God is a petty, malevolent dictator, who deserves to burn in hell for all he’s done. So help me God, I want God to burn in hell.

To quote a certain Mr. Homer Jay Simpson, "This book doesn't have any answers!" There is only one thing the Christians use in their decision making process, and it isn't their brains; it is the Bible. Everybody knows God gave humans brains so we couldn't use them; thinking for ourselves is the worst of all sins. Murder, genocide, slavery, rape, child molestation, and adultery are bad, but are all forgiven by saying, "Oh gee, Lord. Uhm, I'm sorry, or whatever. Please let me be your humble slave, and I promise I'll only kill and rape on weekends." And God responds, "Sure, my child. That sounds swell. You know, I got plans to launch a hurricane into Africa this weekend, to kill some poor non-Christians. Wanna join me?" The rapist responds, "Sorry, I got plans, too."
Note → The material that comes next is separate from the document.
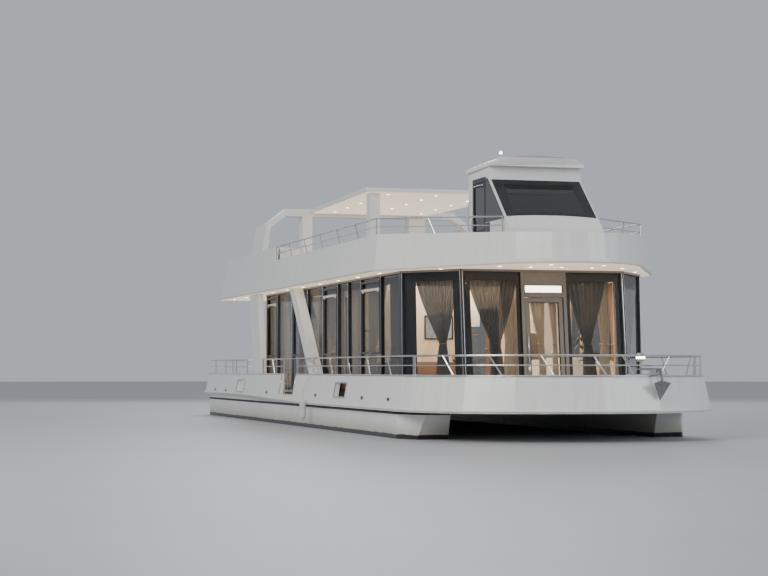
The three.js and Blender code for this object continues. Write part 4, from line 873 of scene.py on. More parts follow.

But thinking for ourselves? Not being slaves to God? Not following his arbitrary and inarguably stupid list of rules? Uttering God's name in a "bad" way? There's no forgiveness for that, because God is a petty, malevolent dictator, who deserves to burn in hell for all he's done. So help me God, I want God to burn in hell.

The devil’s greatest trick was convincing the world he’s God and God is good.
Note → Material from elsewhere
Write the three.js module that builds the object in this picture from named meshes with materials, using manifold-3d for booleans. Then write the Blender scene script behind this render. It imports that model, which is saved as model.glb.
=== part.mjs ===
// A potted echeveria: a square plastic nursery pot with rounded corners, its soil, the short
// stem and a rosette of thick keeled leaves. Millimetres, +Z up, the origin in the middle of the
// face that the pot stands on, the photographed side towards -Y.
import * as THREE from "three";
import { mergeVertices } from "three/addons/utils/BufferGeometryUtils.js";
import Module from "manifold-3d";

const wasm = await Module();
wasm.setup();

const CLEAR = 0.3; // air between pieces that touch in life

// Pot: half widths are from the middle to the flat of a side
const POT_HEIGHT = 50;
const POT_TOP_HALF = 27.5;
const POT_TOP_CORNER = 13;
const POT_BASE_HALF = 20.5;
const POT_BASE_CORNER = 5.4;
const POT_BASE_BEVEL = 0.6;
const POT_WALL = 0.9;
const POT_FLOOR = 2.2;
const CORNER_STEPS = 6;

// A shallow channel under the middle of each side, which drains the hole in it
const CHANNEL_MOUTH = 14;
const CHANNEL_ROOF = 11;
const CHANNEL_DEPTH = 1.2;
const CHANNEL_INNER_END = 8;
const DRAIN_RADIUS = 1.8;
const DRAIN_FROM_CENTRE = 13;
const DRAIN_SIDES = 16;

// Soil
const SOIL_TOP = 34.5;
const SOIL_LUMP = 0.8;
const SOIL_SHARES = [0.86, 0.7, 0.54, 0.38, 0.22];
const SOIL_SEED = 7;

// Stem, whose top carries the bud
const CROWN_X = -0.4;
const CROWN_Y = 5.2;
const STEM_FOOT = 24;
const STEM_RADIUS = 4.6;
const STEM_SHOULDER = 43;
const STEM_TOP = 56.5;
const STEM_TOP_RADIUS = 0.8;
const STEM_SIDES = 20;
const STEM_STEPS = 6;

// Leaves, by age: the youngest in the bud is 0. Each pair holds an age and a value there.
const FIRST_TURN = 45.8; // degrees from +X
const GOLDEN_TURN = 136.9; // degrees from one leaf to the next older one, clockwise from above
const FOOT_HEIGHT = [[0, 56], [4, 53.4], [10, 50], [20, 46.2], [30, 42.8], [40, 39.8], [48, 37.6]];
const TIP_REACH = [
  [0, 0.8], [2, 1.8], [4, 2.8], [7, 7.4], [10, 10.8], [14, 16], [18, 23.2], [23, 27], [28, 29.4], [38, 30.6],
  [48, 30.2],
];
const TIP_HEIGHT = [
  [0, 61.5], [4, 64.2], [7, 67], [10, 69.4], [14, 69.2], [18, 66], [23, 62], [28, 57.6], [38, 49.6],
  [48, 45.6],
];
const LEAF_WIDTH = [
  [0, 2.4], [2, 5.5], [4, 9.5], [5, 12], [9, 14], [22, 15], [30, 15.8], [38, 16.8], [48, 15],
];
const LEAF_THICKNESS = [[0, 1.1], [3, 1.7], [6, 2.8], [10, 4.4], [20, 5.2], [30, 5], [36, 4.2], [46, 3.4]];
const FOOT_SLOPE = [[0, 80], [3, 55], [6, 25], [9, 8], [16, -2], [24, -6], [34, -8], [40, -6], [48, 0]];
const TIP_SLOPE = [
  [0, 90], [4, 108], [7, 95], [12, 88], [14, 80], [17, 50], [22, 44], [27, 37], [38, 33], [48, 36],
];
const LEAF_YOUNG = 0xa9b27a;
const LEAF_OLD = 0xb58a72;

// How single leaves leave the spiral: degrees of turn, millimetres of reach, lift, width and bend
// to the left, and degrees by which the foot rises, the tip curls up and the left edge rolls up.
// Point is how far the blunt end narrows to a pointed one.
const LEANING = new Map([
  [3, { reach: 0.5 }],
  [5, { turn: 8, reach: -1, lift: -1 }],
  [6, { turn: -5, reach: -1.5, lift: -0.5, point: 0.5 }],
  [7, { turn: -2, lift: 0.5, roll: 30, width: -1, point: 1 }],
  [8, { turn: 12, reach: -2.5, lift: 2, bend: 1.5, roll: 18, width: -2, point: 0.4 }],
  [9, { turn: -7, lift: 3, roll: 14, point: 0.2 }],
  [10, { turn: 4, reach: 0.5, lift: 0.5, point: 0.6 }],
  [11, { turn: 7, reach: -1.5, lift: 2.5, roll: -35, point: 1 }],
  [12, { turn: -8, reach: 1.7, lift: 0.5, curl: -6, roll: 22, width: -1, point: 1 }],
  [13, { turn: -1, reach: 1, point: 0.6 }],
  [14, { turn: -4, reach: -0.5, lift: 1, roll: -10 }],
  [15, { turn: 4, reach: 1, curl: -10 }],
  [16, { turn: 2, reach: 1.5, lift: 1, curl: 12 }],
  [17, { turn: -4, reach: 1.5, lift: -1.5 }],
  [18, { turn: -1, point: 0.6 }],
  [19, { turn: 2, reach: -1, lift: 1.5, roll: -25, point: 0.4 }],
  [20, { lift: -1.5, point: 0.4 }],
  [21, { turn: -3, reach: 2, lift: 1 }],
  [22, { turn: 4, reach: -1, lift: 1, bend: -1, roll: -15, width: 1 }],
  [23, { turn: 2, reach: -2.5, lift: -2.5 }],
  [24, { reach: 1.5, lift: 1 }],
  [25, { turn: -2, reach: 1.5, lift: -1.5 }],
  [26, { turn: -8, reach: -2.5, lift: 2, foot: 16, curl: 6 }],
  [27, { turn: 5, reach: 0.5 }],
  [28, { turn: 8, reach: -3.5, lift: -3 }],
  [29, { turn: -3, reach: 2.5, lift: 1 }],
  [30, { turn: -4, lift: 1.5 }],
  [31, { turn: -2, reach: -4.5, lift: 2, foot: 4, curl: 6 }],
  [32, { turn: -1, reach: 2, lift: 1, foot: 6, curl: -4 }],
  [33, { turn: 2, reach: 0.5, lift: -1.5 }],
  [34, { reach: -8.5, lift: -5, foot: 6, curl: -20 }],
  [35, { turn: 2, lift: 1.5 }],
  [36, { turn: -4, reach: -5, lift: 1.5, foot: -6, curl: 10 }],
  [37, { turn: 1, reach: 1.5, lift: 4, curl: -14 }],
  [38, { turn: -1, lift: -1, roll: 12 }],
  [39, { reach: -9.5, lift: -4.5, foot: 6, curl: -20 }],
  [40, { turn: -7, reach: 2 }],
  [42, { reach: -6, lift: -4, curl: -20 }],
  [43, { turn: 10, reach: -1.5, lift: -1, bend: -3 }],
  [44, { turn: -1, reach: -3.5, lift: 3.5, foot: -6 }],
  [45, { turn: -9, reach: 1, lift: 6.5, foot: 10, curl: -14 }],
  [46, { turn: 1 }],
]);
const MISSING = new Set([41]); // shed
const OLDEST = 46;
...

The film The Usual Suspects says the devil's greatest trick was convincing the world he doesn't exist. But the devil's greatest trick was convincing the world he's God and God is good. I often wonder how anyone can actually fall for this trick. If you even read the Bible poorly, you learn of God's horrors: murdering firstborns; drowning animals, men, women, children, babies; ruining lives to test faith and prove a point to the devil; and much else. Why would anybody wish to worship God, feed his ego, and give him power? Dictators are to be dethroned.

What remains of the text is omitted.